Over the next year, the peace efforts languished as Ms. Rice and Mr. Bush focused on the coming invasion of Iraq. When Israeli tanks and troops surrounded Mr. Arafat’s compound again in September 2002, this time in response to back-to-back suicide bombings, Ms. Rice viewed the siege as damaging to the administration’s campaign to enlist support in the Arab world for the war in Iraq. In a White House meeting with Dov Weissglas, then a senior adviser to Mr. Sharon, the Israeli prime minister, Ms. Rice demanded, successfully, that the Israelis withdraw.

“She said in her way, politely but very firmly, that the United States was trying to put together the coalition prior to the invasion of Iraq, and our operation at that time was very disturbing,” Mr. Weissglas said in a recent interview.

It was not until the eve of the war in March 2003, and then only under pressure from Tony Blair, the British prime minister, that the White House finally endorsed the “road map,” a peace plan of incremental steps that was to lead to a Palestinian state in three years. Mr. Bush said he was adopting the plan because the Palestinians had slated Mr. Abbas to take the job of prime minister and negotiate with Israel.

By the spring of 2004, when Mr. Bush agreed to support a plan by Mr. Sharon to withdraw Israeli settlers and forces from Gaza, Mr. Sharon asked for something more that set off a huge fight within the administration: American recognition that Palestinian refugees and their descendants who had fled in the 1940s would have a right of return to a new Palestinian state, but not to Israel itself.

Ms. Rice agreed that allowing Palestinians to return to Israel would overwhelm the Jewish population and effectively obliterate Israel’s identity as a Jewish state. Mr. Cheney and his allies supported Mr. Sharon’s request, but the State Department had always taken the position that the issue — with the final borders of a Palestinian state and how Jerusalem might be shared by the two sides — should be decided through negotiations, not by fiat from Washington.

Aware of the debate within the Bush administration, Tzipi Livni, now the Israeli foreign minister but then the minister for immigrant absorption, went to plead her case to Ms. Rice in Washington. “I had the opportunity to convince Rice,” Ms. Livni said in an interview with The New York Times earlier this year.

Ms. Rice said she understood the issue was “very, very core” to Ms. Livni, and acknowledged that Ms. Livni’s appeal “was taken into account in the president’s words” when Mr. Bush made a pivotal announcement, in April 2004, that any “just, fair and realistic framework” for Israel would mean that Palestinians would have to settle in their own state — an enormous benefit to Mr. Sharon.

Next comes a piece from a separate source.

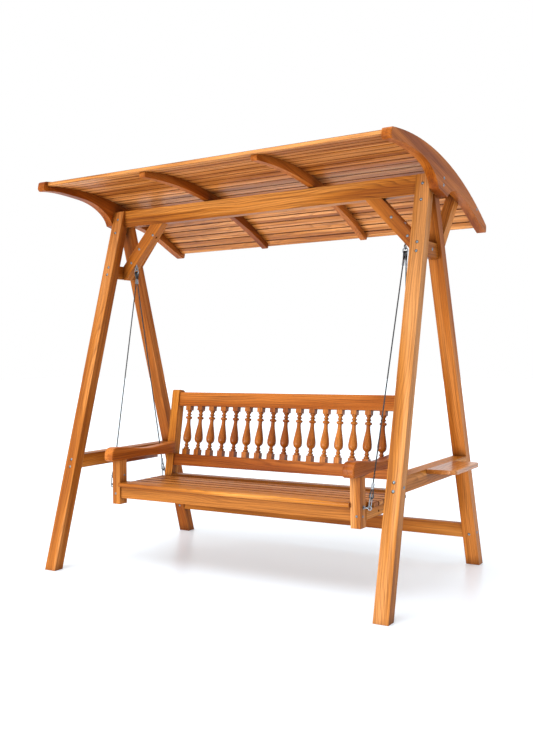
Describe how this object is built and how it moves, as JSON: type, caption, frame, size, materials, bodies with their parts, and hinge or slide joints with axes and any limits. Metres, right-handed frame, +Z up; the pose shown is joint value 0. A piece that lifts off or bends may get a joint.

When Ms. Rice became secretary of state in the second term, she told Mr. Bush in a long conversation at Camp David the weekend after the 2004 election that her priority would have to be progress in the Middle East. It was a turning point in more ways than one; Mr. Arafat died a few days later. Although Ms. Rice said in an interview that she had set no conditions when she took the job, her aides said that she had known that her relationship with the president would give her far greater influence to push an agenda, including peacemaking in the Middle East, than Mr. Powell’s.

Accordingly, Ms. Rice spent much of 2005 working on the Gaza withdrawal that she thought would contribute to stability. Instead, it was seen as so emboldening the radicals that in early 2006 Hamas won a landslide victory in Palestinian elections over Mr. Abbas and his governing party, Fatah.

Ms. Rice, who had heralded the election as a symbol of the new stirrings of democracy in the Middle East, was so blindsided by the victory that she was startled when she saw a crawl of words on her television screen while exercising on her elliptical trainer the morning after the election: “In wake of Hamas victory, Palestinian cabinet resigns.”

“I thought, ‘Well, that’s not right,’” Ms. Rice recalled. When the crawl continued, she got off the elliptical trainer and called the State Department.

“I said, ‘What happened in the Palestinian elections?’” Ms. Rice recalled. “And they said, ‘Oh, Hamas won.’ And I thought, ‘Oh my goodness, Hamas won?’”

Ms. Rice’s credibility was further damaged when she delayed calling for a cease-fire as Israel plunged into a two-front war in Lebanon and Gaza that summer. By the end of 2006, with the peace efforts in shambles and the administration’s time running out, Ms. Rice began to pick up the pieces.

Over Christmas, she took home reports written by the State Department historian on previous American efforts toward a peace agreement in the Middle East, and met alone in her Watergate apartment with Ms. Livni. There they worked out an ambitious plan to get Mr. Olmert to meet with Mr. Abbas, not on the incremental steps of the road map, but on the big “final status” issues of a Palestinian state.

Since then, Ms. Rice has made eight trips to the region, and her supporters say she remains determined against the odds. “She knows very well if she doesn’t do anything, she will be Iraq,” a European diplomat and a friend of hers said.

Mr. Weissglas had another interpretation. “I don’t think she’s led by the desire to get a Nobel Prize for Peace,” he said. “But I think she truly believes in the last five years conditions have changed on both sides that enable now a step toward a final resolution.”